Tomato, watermelon and mushroom salad

Last week my best friend and I discovered a little gem in Saint Gilles called Cafe des Spores. It’s a restaurant specialising entirely in mushrooms. We thought it sounded quirky, as well as brilliant, as we are both mushroom lovers. But we didn’t expect it to be exquisite gourmet food.

Truffle soup

The meal began with three little dishes: truffle soup, fried mushroom dumplings and stuffed champignons. The truffle soup was delicious, and as expected with truffle, the smell was divine. The dumplings were nice, but probably my least favourite part of the meal – tasty, but rather simple.

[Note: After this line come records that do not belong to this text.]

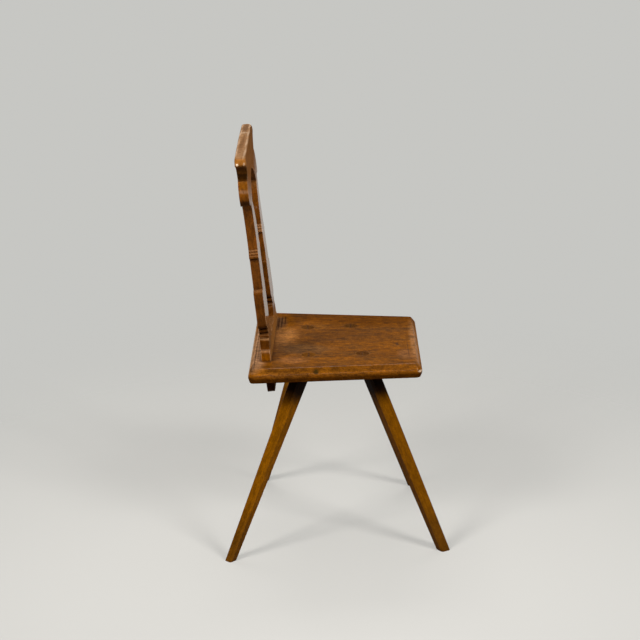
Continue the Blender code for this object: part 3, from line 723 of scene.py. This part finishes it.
# the pierced and shaped back board, its grain running upwards
backLook = {
    "arris": 0.0014, "rounds": 3,
    "wood": {
        "along": (0, 0.111, 0.994), "heart": (0.03, 0.02, 0.06),
        "ring": 0.0055, "wander": 0.02, "tilt": 0.02,
        "pale": (0.135, 0.041, 0.004), "deep": (0.085, 0.024, 0.002), "dark": (0.030, 0.008, 0.001),
        "haze": 0.5, "hazeColour": (0.075, 0.026, 0.003),
        "endColour": (0.27, 0.12, 0.04), "worn": (0.50, 0.32, 0.18),
        "ringShare": 0.14, "mottle": 0.26, "fibre": 0.18, "streak": 0.18, "speck": 0.18, "pore": 0.4,
        "endShare": 0.75, "crevice": 0.8, "edge": 0.6, "rough": 0.5, "specular": 0.0,
        "wax": 0.9, "waxRough": 0.08, "polished": (0, -0.994, -0.111), "waxElsewhere": 0.1,
        "swell": 0.35, "bloom": 0.27, "bloomColour": (1.0, 0.54, 0.26),
    },
    # painted highlights on the rims along the top of the crest; wind is how far it goes back for each metre
    # across
    "crestRims": {
        "across": (-0.18, -0.06, 0.06, 0.18), "back": (0.1988, 0.2156), "wind": 0.0222, "height": 0.8985,
        "look": {"reach": (0.085, 0.0032, 0.008), "share": 0.72, "colour": (0.53, 0.37, 0.25), "ragged": 0.5},
    },
    "dull": {
        "top": softMark((-0.017, 0.21, 0.87), (0.5, 0.12, 0.12), 1.0),
        "tenons": softMark((-0.017, 0.155, 0.385), (0.5, 0.12, 0.05), 1.0),
        "foot": softMark((-0.017, 0.155, 0.465), (0.5, 0.12, 0.06), 0.9),
    },
    "marks": {
        "orangeTop": softMark((-0.017, 0.20, 0.85), (0.5, 0.12, 0.07), 0.5, (0.19, 0.062, 0.003)),
        # painted shade on the tenons under the seat
        "darkTenons": softMark((-0.017, 0.155, 0.385), (0.5, 0.12, 0.045), 0.9, (0.036, 0.011, 0.002)),
        "darkLowerHalf": softMark((-0.017, 0.16, 0.53), (0.5, 0.12, 0.13), 0.55, (0.06, 0.017, 0.001)),
        # painted light where the near ear and crest end face up, painted shade under the crest, in the notch
        # and under the ear, and painted highlights on the crest end
        "orangeEar": softMark((-0.235, 0.195, 0.835), (0.08, 0.08, 0.02), 0.8, (0.165, 0.054, 0.004)),
        "paleEarBand": softMark((-0.24, 0.195, 0.825), (0.05, 0.08, 0.006), 0.45, (0.25, 0.14, 0.08)),
        "darkEarFoot": softMark((-0.24, 0.195, 0.800), (0.06, 0.08, 0.010), 0.75, (0.03, 0.009, 0.001)),
        "brownUnderCrest": softMark((-0.22, 0.20, 0.863), (0.05, 0.08, 0.022), 0.7, (0.085, 0.032, 0.006)),
        "darkNotch": softMark((-0.22, 0.20, 0.8535), (0.05, 0.08, 0.011), 0.85, (0.016, 0.006, 0.001), 0.2),
        "orangeCrestEnd": softMark((-0.255, 0.20, 0.891), (0.06, 0.06, 0.022), 0.85, (0.29, 0.11, 0.018)),
        "crestEndGlint": softMark(
            (-0.2497, 0.2065, 0.886), (0.0045, 0.0032, 0.0032), 0.85, (0.85, 0.68, 0.48), 0.1),
        "crestFrontGlint": softMark(
            (-0.2480, 0.1925, 0.887), (0.005, 0.0028, 0.005), 0.45, (0.70, 0.50, 0.33), 0.3),
        # painted reflection of the seat on the front of the foot
        "orangeFootFront": softMark(
            (-0.017, 0.1430, 0.465), (0.3, 0.0065, 0.055), 0.8, (0.27, 0.098, 0.003), 0.15),
        # painted shade on the base's recessed face, and painted highlights on its shoulder and on the foot's
        # rim
        "darkBase": softMark((-0.175, 0.155, 0.4795), (0.04, 0.08, 0.012), 0.7, (0.045, 0.013, 0.001)),
        "paleBaseShoulder": softMark((-0.175, 0.155, 0.4895), (0.04, 0.08, 0.0045), 0.5, (0.33, 0.17, 0.07)),
        "paleFootRim": softMark((-0.175, 0.155, 0.466), (0.04, 0.08, 0.0055), 0.55, (0.36, 0.17, 0.07), 0.9),
        "orangeFootBlock": softMark((-0.175, 0.155, 0.4495), (0.04, 0.08, 0.015), 0.8, (0.20, 0.062, 0.001)),
        # the crest's top end grain, worn pale, with a painted reflection of the light above
        "paleCrestTop": softMark((0, 0.21, 0.9035), (1, 1, 0.0085), 0.9, (0.30, 0.165, 0.08), 0.1),
        "darkCrestNear": softMark(
            (-0.085, 0.2056, 0.9015), (0.18, 0.0085, 0.008), 0.75, (0.15, 0.065, 0.025), 0.6),
        "darkCrestFar": softMark(
            (0.137, 0.2100, 0.9015), (0.085, 0.0105, 0.008), 0.8, (0.13, 0.068, 0.038), 0.35),
        # a pale spot across the crest top
        "wornCrestSpot": softMark(
            (0.0635, 0.2086, 0.9015), (0.014, 0.014, 0.008), 0.7, (0.55, 0.38, 0.25), 0.2),
    },
}


def crestRims(rims):
    centres = [(x, y + rims["wind"] * x, rims["height"]) for y in rims["back"] for x in rims["across"]]
    return {f"crestRim{number}": softMark(centre, **rims["look"]) for number, centre in enumerate(centres)}


back = copyOf("back_board", "shapedBack")
easeArrises(back, backLook["arris"], backLook["rounds"])
backMarks = {**backLook["marks"], **crestRims(backLook["crestRims"])}
backWood = woodMaterial("shapedBackWood", backLook["wood"], backMarks, backLook["dull"])
finishPiece(back, backWood, "back_board")
print("back made,", len(back.data.polygons), "faces")

# four splayed legs, tapered and chamfered with a plane
legLook = {
    "arris": 0.0012, "rounds": 3,
    "wood": {
        "ring": 0.0045, "wander": 0.010, "tilt": 0.012,
        "pale": (0.235, 0.084, 0.0008), "deep": (0.155, 0.051, 0.0005), "dark": (0.045, 0.015, 0.002),
        "haze": 0.35, "hazeColour": (0.145, 0.050, 0.001), "worn": (0.34, 0.145, 0.012),
        "ringShare": 0.10, "mottle": 0.24, "fibre": 0.14, "streak": 0.10, "speck": 0.2, "pore": 0.25,
        "endShare": 0.85, "crevice": 0.6, "edge": 0.3, "rough": 0.6, "specular": 0.0,
        "wax": 0.09, "waxRough": 0.2, "swell": 0.5,
    },
    # each leg's own lightness and lie in the tree, with the seat's shadow painted on it as a centre and a
    # reach
    "legs": {
        "leg_rear_right": {
            "tone": 1.0, "endColour": (0.155, 0.056, 0.010), "heart": (0.2, 0.03, 0.21),
            "shade": ((-0.14, 0.070, 0.390), (0.1, 0.07, 0.062))},
        "leg_front_right": {
            "tone": 0.83, "endColour": (0.075, 0.029, 0.010), "heart": (0.5, 0.05, -0.12),
            "shade": ((-0.122, -0.07, 0.392), (0.1, 0.1, 0.051)), "shadedSide": (0.05, 0.95, 0.3)},
        "leg_rear_left": {
            "tone": 0.95, "endColour": (0.085, 0.034, 0.010), "heart": (0.8, -0.04, 0.16),
            "shade": ((0.09, 0.08, 0.392), (0.1, 0.1, 0.045))},
        "leg_front_left": {
            "tone": 0.9, "endColour": (0.085, 0.034, 0.010), "heart": (1.1, 0.02, -0.17),
            "shade": ((0.10, -0.04, 0.392), (0.1, 0.1, 0.045)), "shadedSide": (-0.05, 0.95, 0.3)},
    },
    # the seat's shadow, painted nearly black over the top of each leg
    "shade": {"share": 0.96, "colour": (0.009, 0.003, 0.0005), "ragged": 0.15},
    # the wood darker towards the feet
    "scuffed": {"reach": (0.2, 0.2, 0.13), "share": 0.6, "colour": (0.085, 0.032, 0.003)},
}


def makeLeg(nodeName, look):
    own = look["legs"][nodeName]
    head, foot = legEnds[nodeName]
    leg = copyOf(nodeName, camelName(nodeName))
    easeArrises(leg, look["arris"], look["rounds"])
    wood = {**look["wood"], **own, "along": tuple((head - foot).normalized())}
    for key in ("pale", "deep", "hazeColour"):
        wood[key] = tuple(part * own["tone"] for part in wood[key])
    marks = {"shade": softMark(*own["shade"], **look["shade"]),
             "scuffed": softMark(tuple(foot), **look["scuffed"])}
    finishPiece(leg, woodMaterial(leg.name + "Wood", wood, marks), nodeName)


for name in legNames:
    makeLeg(name, legLook)
print("legs made")

# wedges in the leg tenons and keys through the back's tenons
smallLook = {
    "arris": 0.0004, "rounds": 2,
    "wood": {
        "heart": (0, 0.1, 0.1), "ring": 0.003, "wander": 0.004, "tilt": 0.01,
        "ringShare": 0.3, "mottle": 0.15, "fibre": 0.2, "streak": 0.2, "speck": 0.1, "pore": 0.4,
        "waxRough": 0.25,
    },
    "wedge": {
        "along": (0, 0, 1),
        "pale": (0.17, 0.07, 0.02), "deep": (0.11, 0.04, 0.01), "dark": (0.04, 0.014, 0.004),
        "haze": 0.0, "hazeColour": (0.07, 0.03, 0.008),
        "endColour": (0.085, 0.032, 0.009), "worn": (0.3, 0.15, 0.06),
        "endShare": 0.9, "crevice": 0.3, "edge": 0.0, "rough": 0.5, "specular": 0.0,
        "wax": 0.3, "swell": 0.2,
    },
    "key": {
        "along": (0, 1, 0),
        "pale": (0.17, 0.058, 0.008), "deep": (0.11, 0.034, 0.004), "dark": (0.04, 0.012, 0.003),
        "haze": 0.4, "hazeColour": (0.07, 0.025, 0.004),
        "endColour": (0.08, 0.03, 0.008), "worn": (0.34, 0.17, 0.06),
        "endShare": 0.6, "crevice": 0.7, "edge": 0.4, "rough": 0.48, "specular": 0.05,
        "wax": 0.25, "swell": 0.3,
    },
}
for kind in ("key", "wedge"):
    smallWood = woodMaterial(kind + "Wood", {**smallLook["wood"], **smallLook[kind]})
    for nodeName in sorted(name for name in nodes if kind in name):
        small = copyOf(nodeName, camelName(nodeName))
        easeArrises(small, smallLook["arris"], smallLook["rounds"])
        finishPiece(small, smallWood, nodeName)
print("wedges and keys made")

bpy.ops.object.select_all(action="DESELECT")
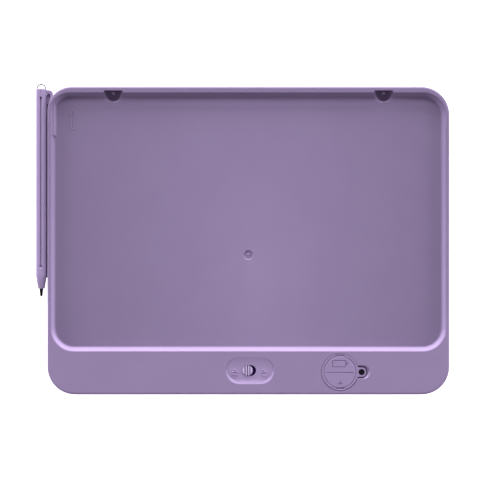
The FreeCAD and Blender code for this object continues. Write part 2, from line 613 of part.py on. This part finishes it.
# Clip cap: closes the barrel's top and carries the arm that hooks into the case.
def make_clip_cap():
    cap = Part.makeLoft([pen_section(PEN_W, PEN_SECTION_R, PEN_CAP_Y),
                         pen_section(PEN_W, PEN_SECTION_R, PEN_TOP_Y)], True, True)
    top = [e for e in cap.Edges if abs(e.BoundBox.YMin - PEN_TOP_Y) < 1e-4]
    cap = cap.makeFillet(0.5, top)
    plug = pen_disc(PEN_X, PEN_Z, 1.27, PEN_CAP_Y - 5, PEN_CAP_Y + 0.5)
    # Bridge with a rounded outer corner and an arched underside, then the long arm.
    z0, z1 = ARM_Z
    x0, x1 = ARM_X
    bridge = slab((-132.0, x1, 92.0, CLIP_TOP_Y, (0.2, 0.2, 2.4, 0.2)), z0, z1)
    under = slab((-130.0 - 0.6, x0, 60.0, CLIP_UNDER_Y, (0.2, 0.2, 1.1, 0.2)), z0 - 1, z1 + 1)
    arm = box(x0, x1, ARM_END_Y + 0.8, 93.0, z0, z1)
    foot = disc((x0 + x1) / 2, ARM_END_Y + 0.85, 0.85, z0, z1)
    bridge = bridge.cut(under).cut(box(-133.0, -130.0, 90.0, PEN_CAP_Y, z0 - 1, z1 + 1))
    # Low web in the crook of the bridge; its edge follows the case's corner at a small gap.
    web = box(-130.35, x0 + 0.1, 88.3, CLIP_UNDER_Y + 0.2, z0, z0 + 0.8)
    web = web.cut(disc(CASE[0] + CLIP_CORNER_R, CASE[3] - CLIP_CORNER_R, CLIP_CORNER_R + 0.4, 0, 6))
    body = fused(cap, [plug, bridge, arm, foot, web])
    notch = box(GROOVE_X - 0.3, GROOVE_X + 0.3, 96.4, 99.0, 7.0, 9.0)
    cuts = [notch]
    for side in (-1, 1):
        cuts.append(pen_disc(PEN_X + side * LOOP_R, PEN_Z, 0.48, 96.4, 99.0))
    return carved(body, cuts)


# Thin cord loop standing out of the cap's top.
def make_lanyard_loop():
    arch = Part.makeTorus(LOOP_R, 0.46, Vector(PEN_X, PEN_TOP_Y + 0.1, PEN_Z), Vector(0, 0, 1), -180, 180, 180)
    body = arch
    for side in (-1, 1):
        leg = pen_disc(PEN_X + side * LOOP_R, PEN_Z, 0.46, 96.5, PEN_TOP_Y + 0.1)
        body = body.fuse(leg)
    return body.removeSplitter()


os.makedirs("parts", exist_ok=True)
save("rear_cover", make_rear_cover())
save("front_frame", make_front_frame())
save("adhesive_frame", make_tape())
save("lcd_film", slab(SCREEN, *FILM_Z))
save("backing_sheet", slab(SCREEN, *SHEET_Z))
save("foam_pad", slab(FOAM, *FOAM_Z))
save("lcd_flex_tail", make_flex_tail())
save("circuit_board", make_board())
save("driver_chip", box(17.5, 22.5, -86.2, -81.8, BOARD_Z[1], 5.4))
save("boost_inductor", slab((24.3, 28.3, -92.0, -88.0, (1.0, 1.0, 1.0, 1.0)), BOARD_Z[1], 6.2))
save("capacitor_a", box(18.4, 20.4, -90.6, -89.4, BOARD_Z[1], 5.3))
save("capacitor_b", box(24.4, 26.4, -80.4, -79.2, BOARD_Z[1], 5.3))
for number, (sx, sy) in enumerate(BOARD_SCREWS, start=1):
    save("board_screw_" + str(number), make_board_screw(sx, sy))
save("erase_button", make_erase_button())
save("erase_switch_body", make_erase_switch_body())
save("erase_switch_stem", disc(0.0, LOCK_Y, 1.0, 2.05, 2.75))
save("lock_slider", make_lock_slider())
save("lock_plate", make_lock_plate())
save("slide_switch_body", make_slide_switch_body())
save("slide_switch_lever", box(LOCK_KNOB_X - 0.75, LOCK_KNOB_X + 0.75, LOCK_Y - 0.75, LOCK_Y + 0.75, 4.75, 6.8))
save("battery_cover", make_battery_cover())
save("battery_cover_screw", make_cover_screw())
save("screw_insert", make_insert())
save("coin_cell", make_coin_cell())
save("battery_contact_positive", make_contact(165, 10.05, True))
save("battery_contact_negative", make_contact(195, 3.0, False))
save("case_screw_left", make_case_screw(-CASE_SCREW_X, CASE_SCREW_Y))
save("case_screw_right", make_case_screw(CASE_SCREW_X, CASE_SCREW_Y))
save("stylus_barrel", make_barrel())
save("stylus_nib", make_nib())
save("stylus_clip_cap", make_clip_cap())
save("lanyard_loop", make_lanyard_loop())
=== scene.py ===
import bmesh
import bpy
import math
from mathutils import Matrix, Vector


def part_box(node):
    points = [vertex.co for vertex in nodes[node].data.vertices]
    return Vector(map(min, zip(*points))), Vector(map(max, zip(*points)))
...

Ginger and mince stuffed champignons

However, the stuffed champignons were spectacular, on many levels. First of all, they arrived sprinkled in some sort of dried fish flakes, which fluttered like butterflies in the heat for several minutes. Marianne and I were so freaked out that we asked the waitress if part of the food was alive. She just giggled at us. Having overcome our fear, we dug in and were shocked by the taste explosion. Tangy ginger, umami-fishy flakes, rich meaty stuffing and mellow mushroom mixing wildly. Perhaps that sounds weird, and it was, but it was also absolutely delicious.

Mushroom gnocchi

For starters we had a salad of watermelon, tomato and mushroom (pictured at the top of the post). It was very refreshing as the sweet and sour flavours came together with the dense mushrooms rather unexpectedly. But it was very tasteful, and we scooped everything off the plate rather quickly. We also has mushroom gnocchi, which was mellow and autumnal, tasting of porcini (although, as can be seen from the picture, it was some other sort of mushroom – I’d never tried it before). It wasn’t as sensational as the salad, and the gnocchi were a bit too soft, but it was still nice.

Duck with girolles

For mains there were two choices: duck with girolles and a salmon dish. As salmon is more staple than chicken in Sweden, we both opted for the duck, especially as it was accompanied by our favourite mushroom. The duck was perfectly pink inside, and the girolles packed with flavour. While it looks like a rather small main, it was just the perfect size at this point.

Truffle pecorino

Since neither of us are dessert people, we opted for the cheese with cherries instead of mushroom-infused sweet stuff. The truffle pecorino was very strong, and tangy to the point where it almost hurt our mouths. It was again something of a taste sensation, and a perfect finish to the meal.

Le café des spores

These unexpected taste trips coupled with high-quality house wine, friendly service and nice atmosphere meant it was a lovely food experience, perhaps the best I’ve had in Brussels so far. The bill, which came at 71 euros, felt perfectly reasonable given the high quality of the food. I will definitely be going here again.